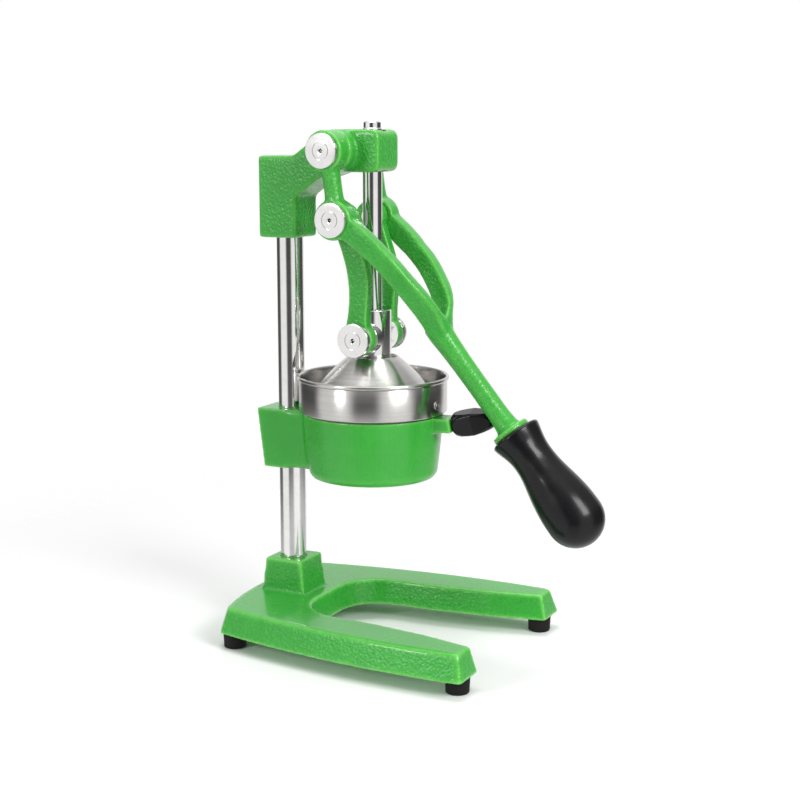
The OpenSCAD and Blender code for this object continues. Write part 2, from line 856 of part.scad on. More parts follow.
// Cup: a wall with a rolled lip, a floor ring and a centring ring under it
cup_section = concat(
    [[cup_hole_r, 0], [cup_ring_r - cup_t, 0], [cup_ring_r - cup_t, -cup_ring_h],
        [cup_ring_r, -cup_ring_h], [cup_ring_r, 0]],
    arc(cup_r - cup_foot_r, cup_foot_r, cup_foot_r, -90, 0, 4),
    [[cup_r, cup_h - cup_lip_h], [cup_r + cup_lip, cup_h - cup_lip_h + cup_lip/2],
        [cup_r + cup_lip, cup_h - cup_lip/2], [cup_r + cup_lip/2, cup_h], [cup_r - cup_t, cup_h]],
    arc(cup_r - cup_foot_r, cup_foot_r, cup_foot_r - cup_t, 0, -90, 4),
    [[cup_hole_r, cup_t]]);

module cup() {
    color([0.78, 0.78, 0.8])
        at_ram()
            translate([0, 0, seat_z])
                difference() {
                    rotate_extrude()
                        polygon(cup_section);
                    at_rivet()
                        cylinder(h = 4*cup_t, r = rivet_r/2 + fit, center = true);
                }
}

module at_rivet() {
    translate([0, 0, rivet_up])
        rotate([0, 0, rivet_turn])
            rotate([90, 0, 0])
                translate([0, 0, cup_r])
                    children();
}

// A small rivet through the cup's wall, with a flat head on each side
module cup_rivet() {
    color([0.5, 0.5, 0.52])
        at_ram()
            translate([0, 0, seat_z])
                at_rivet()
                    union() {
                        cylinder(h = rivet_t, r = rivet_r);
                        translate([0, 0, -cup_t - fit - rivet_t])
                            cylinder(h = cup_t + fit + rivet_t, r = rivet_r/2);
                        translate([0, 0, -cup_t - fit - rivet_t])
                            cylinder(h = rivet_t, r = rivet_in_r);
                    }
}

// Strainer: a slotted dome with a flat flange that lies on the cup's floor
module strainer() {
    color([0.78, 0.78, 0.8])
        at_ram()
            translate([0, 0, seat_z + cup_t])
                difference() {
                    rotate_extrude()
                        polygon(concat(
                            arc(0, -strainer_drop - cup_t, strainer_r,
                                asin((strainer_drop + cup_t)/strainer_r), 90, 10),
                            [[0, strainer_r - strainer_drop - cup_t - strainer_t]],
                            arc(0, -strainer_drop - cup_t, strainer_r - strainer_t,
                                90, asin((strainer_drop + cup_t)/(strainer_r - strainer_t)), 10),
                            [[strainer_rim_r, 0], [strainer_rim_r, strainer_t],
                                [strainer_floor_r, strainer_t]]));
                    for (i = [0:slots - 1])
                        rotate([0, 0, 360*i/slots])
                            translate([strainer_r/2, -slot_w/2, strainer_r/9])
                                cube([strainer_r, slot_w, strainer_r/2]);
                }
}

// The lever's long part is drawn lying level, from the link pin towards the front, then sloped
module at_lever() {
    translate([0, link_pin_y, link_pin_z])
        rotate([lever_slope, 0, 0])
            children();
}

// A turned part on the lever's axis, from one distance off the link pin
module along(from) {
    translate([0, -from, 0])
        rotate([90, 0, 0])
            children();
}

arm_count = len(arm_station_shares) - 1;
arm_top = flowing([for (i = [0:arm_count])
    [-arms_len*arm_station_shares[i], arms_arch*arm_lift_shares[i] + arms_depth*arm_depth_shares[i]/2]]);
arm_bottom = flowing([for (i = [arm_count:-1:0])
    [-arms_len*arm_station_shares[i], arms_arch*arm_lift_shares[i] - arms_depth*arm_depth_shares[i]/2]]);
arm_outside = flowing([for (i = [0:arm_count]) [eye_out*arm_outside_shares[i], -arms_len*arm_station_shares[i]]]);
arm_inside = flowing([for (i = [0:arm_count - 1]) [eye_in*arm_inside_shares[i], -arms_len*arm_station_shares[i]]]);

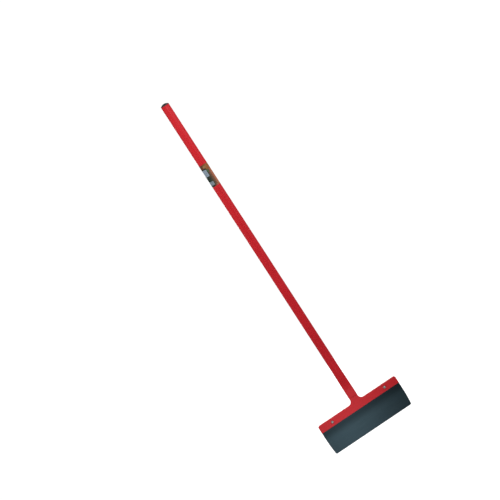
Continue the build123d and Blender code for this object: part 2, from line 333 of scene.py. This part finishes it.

* * * * * * *

## Your task
Return all of the entries exactly as written.

## Answer to the task
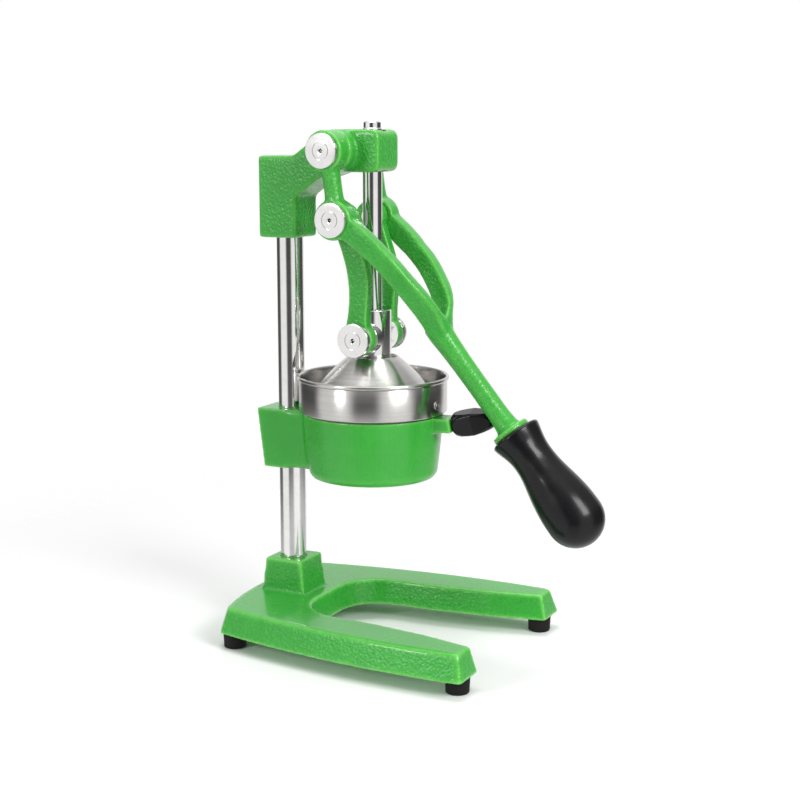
The OpenSCAD and Blender code for this object continues. Write part 2, from line 856 of part.scad on. More parts follow.
// Cup: a wall with a rolled lip, a floor ring and a centring ring under it
cup_section = concat(
    [[cup_hole_r, 0], [cup_ring_r - cup_t, 0], [cup_ring_r - cup_t, -cup_ring_h],
        [cup_ring_r, -cup_ring_h], [cup_ring_r, 0]],
    arc(cup_r - cup_foot_r, cup_foot_r, cup_foot_r, -90, 0, 4),
    [[cup_r, cup_h - cup_lip_h], [cup_r + cup_lip, cup_h - cup_lip_h + cup_lip/2],
        [cup_r + cup_lip, cup_h - cup_lip/2], [cup_r + cup_lip/2, cup_h], [cup_r - cup_t, cup_h]],
    arc(cup_r - cup_foot_r, cup_foot_r, cup_foot_r - cup_t, 0, -90, 4),
    [[cup_hole_r, cup_t]]);

module cup() {
    color([0.78, 0.78, 0.8])
        at_ram()
            translate([0, 0, seat_z])
                difference() {
                    rotate_extrude()
                        polygon(cup_section);
                    at_rivet()
                        cylinder(h = 4*cup_t, r = rivet_r/2 + fit, center = true);
                }
}

module at_rivet() {
    translate([0, 0, rivet_up])
        rotate([0, 0, rivet_turn])
            rotate([90, 0, 0])
                translate([0, 0, cup_r])
                    children();
}

// A small rivet through the cup's wall, with a flat head on each side
module cup_rivet() {
    color([0.5, 0.5, 0.52])
        at_ram()
            translate([0, 0, seat_z])
                at_rivet()
                    union() {
                        cylinder(h = rivet_t, r = rivet_r);
                        translate([0, 0, -cup_t - fit - rivet_t])
                            cylinder(h = cup_t + fit + rivet_t, r = rivet_r/2);
                        translate([0, 0, -cup_t - fit - rivet_t])
                            cylinder(h = rivet_t, r = rivet_in_r);
                    }
}

// Strainer: a slotted dome with a flat flange that lies on the cup's floor
module strainer() {
    color([0.78, 0.78, 0.8])
        at_ram()
            translate([0, 0, seat_z + cup_t])
                difference() {
                    rotate_extrude()
                        polygon(concat(
                            arc(0, -strainer_drop - cup_t, strainer_r,
                                asin((strainer_drop + cup_t)/strainer_r), 90, 10),
                            [[0, strainer_r - strainer_drop - cup_t - strainer_t]],
                            arc(0, -strainer_drop - cup_t, strainer_r - strainer_t,
                                90, asin((strainer_drop + cup_t)/(strainer_r - strainer_t)), 10),
                            [[strainer_rim_r, 0], [strainer_rim_r, strainer_t],
                                [strainer_floor_r, strainer_t]]));
                    for (i = [0:slots - 1])
                        rotate([0, 0, 360*i/slots])
                            translate([strainer_r/2, -slot_w/2, strainer_r/9])
                                cube([strainer_r, slot_w, strainer_r/2]);
                }
}

// The lever's long part is drawn lying level, from the link pin towards the front, then sloped
module at_lever() {
    translate([0, link_pin_y, link_pin_z])
        rotate([lever_slope, 0, 0])
            children();
}

// A turned part on the lever's axis, from one distance off the link pin
module along(from) {
    translate([0, -from, 0])
        rotate([90, 0, 0])
            children();
}

arm_count = len(arm_station_shares) - 1;
arm_top = flowing([for (i = [0:arm_count])
    [-arms_len*arm_station_shares[i], arms_arch*arm_lift_shares[i] + arms_depth*arm_depth_shares[i]/2]]);
arm_bottom = flowing([for (i = [arm_count:-1:0])
    [-arms_len*arm_station_shares[i], arms_arch*arm_lift_shares[i] - arms_depth*arm_depth_shares[i]/2]]);
arm_outside = flowing([for (i = [0:arm_count]) [eye_out*arm_outside_shares[i], -arms_len*arm_station_shares[i]]]);
arm_inside = flowing([for (i = [0:arm_count - 1]) [eye_in*arm_inside_shares[i], -arms_len*arm_station_shares[i]]]);

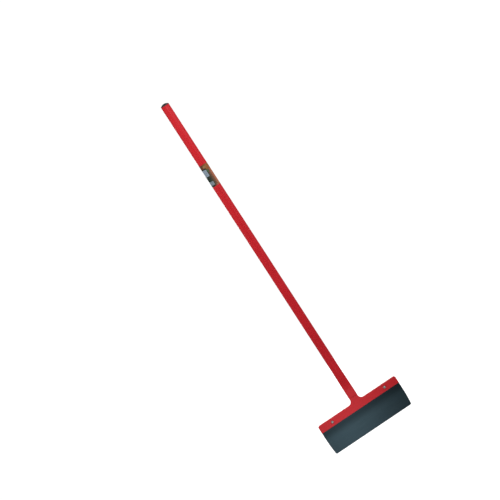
Continue the build123d and Blender code for this object: part 2, from line 333 of scene.py. This part finishes it.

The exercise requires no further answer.